Dimension Inmon (Top-Down) Kimball (Bottom-Up)
Starting Point Enterprise-wide normalized warehouse Individual data marts
Schema Style 3NF (Third Normal Form) Dimensional (Star/Snowflake)
Time to Value Slower (months) Faster (weeks)
Consistency High – single source of truth Can have inconsistencies across marts
Best For Large enterprises, regulated industries Agile teams, faster analytics delivery
Complexity High upfront design cost Lower upfront, higher integration cost later

Schema Design: Star vs Snowflake vs Data Vault

Star Schema

The star schema places a central fact table surrounded by dimension tables. The fact table stores measurable events (sales amounts, pageviews, transactions) while dimension tables hold descriptive context (customer name, product category, date).

It is fast for querying, simple for analysts to understand, and the most widely used schema in business intelligence. The trade-off is some data redundancy in the dimension tables.

Snowflake Schema

The snowflake schema normalizes dimension tables into sub-dimensions, reducing redundancy. A product dimension might link to a category dimension, which links to a department dimension. Storage is more efficient, but queries require more joins and are harder for non-technical analysts to write.

Data Vault

Data Vault splits data into three object types: Hubs (business keys), Links (relationships between hubs), and Satellites (descriptive attributes with full history). It is highly auditable and handles source system changes gracefully – but it is complex to implement and query.

Schema Query Speed Storage Efficiency Change Flexibility Analyst-Friendly
Star Schema Fast Lower (some redundancy) Moderate High
Snowflake Schema Moderate Higher Moderate Lower
Data Vault Slower (more joins) Highest Very High Low (needs semantic layer)

Step-by-Step Data Warehouse Design Process

  1. Define business requirements – what questions must the warehouse answer? Involve stakeholders early.
  2. Identify data sources – catalog every system that produces relevant data.
  3. Design the staging layer – a raw landing zone that mirrors source data.
  4. Define the dimensional model – choose fact and dimension tables based on business processes.
  5. Design the ETL/ELT pipelines – how data moves from source to warehouse.
  6. Implement slowly changing dimensions (SCDs) – decide how to handle changes to dimension data over time.
  7. Build the presentation layer – data marts or semantic models for BI tools.
  8. Test data quality and performance – validate accuracy and optimize query speed.
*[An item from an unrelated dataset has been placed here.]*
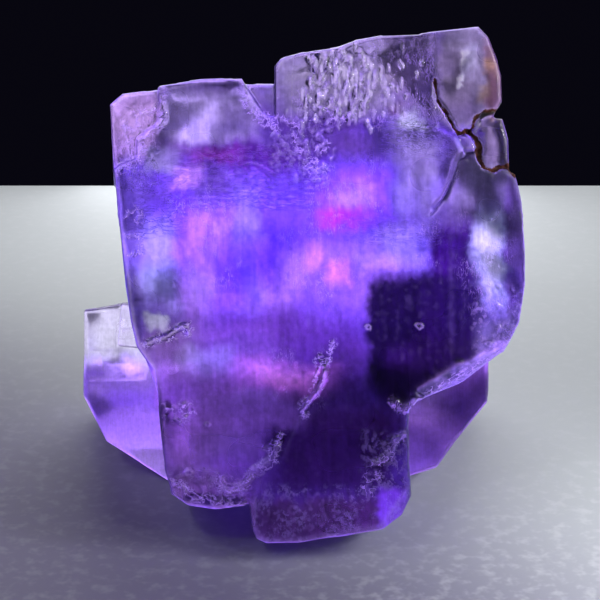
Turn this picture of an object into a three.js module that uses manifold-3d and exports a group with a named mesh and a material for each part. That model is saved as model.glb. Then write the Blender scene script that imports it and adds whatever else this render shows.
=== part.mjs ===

Slowly Changing Dimensions (SCDs)

One of the trickiest parts of warehouse design is handling attributes that change over time. For example, a customer moves to a new city. Do you overwrite the old city? Keep both? Track the change with dates? There are six SCD types:

  • Type 1: Overwrite – no history kept. Simple but you lose the past.
  • Type 2: Add a new row – full history preserved with effective dates. Most common.
  • Type 3: Add a column – keeps current and one previous value. Limited history.
  • Type 6: Combination of Types 1, 2, and 3. Flexible but complex.

Common Design Mistakes

  • Over-engineering on day one. A star schema serving real users beats a perfect architecture serving no one.
  • Not tracking data lineage – users need to trust where numbers come from.
  • Ignoring data quality at the source. Garbage in, garbage out applies more to warehouses than anywhere else.
  • Treating the warehouse as a backup system instead of an analytical asset.
  • Skipping documentation. Six months later, no one remembers what that column means.

Modern Tools for Data Warehouse Design

Category Tools Notes
Cloud Warehouses Snowflake, BigQuery, Redshift, Synapse Fully managed, scalable on demand
Transformation (ELT) dbt (data build tool) SQL-based, version-controlled transformations
Orchestration Apache Airflow, Prefect, Dagster Schedules and monitors pipelines
Data Modeling Erwin, LucidChart, dbdiagram.io Visual schema design
BI / Presentation Tableau, Looker, Power BI, Metabase End-user reporting layer

A well-designed data warehouse does not just store data – it makes data trustworthy. When every analyst in your organization is working from the same definitions, the same history, and the same source of truth, decisions get better. That is the actual goal of the whole exercise.